▶ [Exercise] Locate each line containing the string "from" and copy it out.

▶ [Data shown]
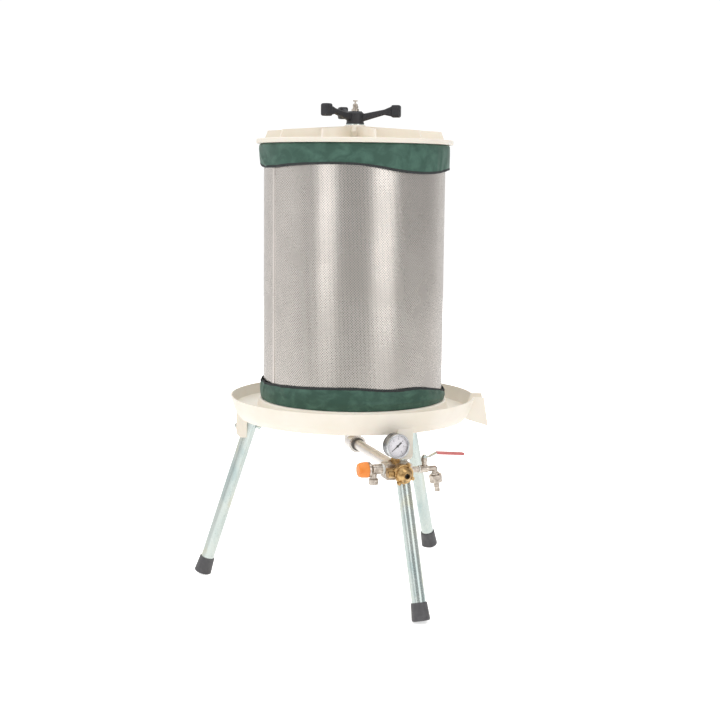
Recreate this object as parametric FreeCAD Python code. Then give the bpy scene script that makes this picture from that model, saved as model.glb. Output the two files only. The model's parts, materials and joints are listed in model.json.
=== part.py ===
import FreeCAD, Part
import math
import os

os.makedirs("parts", exist_ok=True)

Vector = FreeCAD.Vector
ORIGIN = Vector(0, 0, 0)
X_AXIS = Vector(1, 0, 0)
Y_AXIS = Vector(0, 1, 0)
Z_AXIS = Vector(0, 0, 1)

# All sizes are in millimetres and degrees. Heights count from the floor.
# "Reach" is a distance from the upright press axis. An azimuth of 0 points to the front (-Y),
# and a positive azimuth turns towards the right (+X).

# Slope of the chamfers on hexagons
hexagon_chamfer_slope = 0.8

# Gaps between pieces
running_gap = 0.05
seat_gap = 0.1
loose_gap = 0.3

# Tray: trough, pedestal, hub and pouring chute, one moulding
tray_underside = 409.7
tray_height = 51.0
tray_wall = 4.0
tray_rim_radius = 295.0
tray_lean = 16.0
skirt_tuck = 22.0
skirt_knee_height = 14.0
skirt_knee_round = 60.0
trough_depth = 33.0
bed_tilt = 1.0
pedestal_height = 44.0
pedestal_radius = 226.0
pedestal_draft = 6.0
pedestal_rib_count = 6
pedestal_rib_height = 22.0
hub_radius = 45.0
chute_azimuth = 90.0
chute_width = 70.0
chute_lip_overhang = 21.0
chute_toe_overhang = 32.0
chute_toe_drop = 32.0
chute_heel_drop = 4.0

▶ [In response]
Recreate this object as parametric FreeCAD Python code. Then give the bpy scene script that makes this picture from that model, saved as model.glb. Output the two files only. The model's parts, materials and joints are listed in model.json.
# All sizes are in millimetres and degrees. Heights count from the floor.
# "Reach" is a distance from the upright press axis. An azimuth of 0 points to the front (-Y),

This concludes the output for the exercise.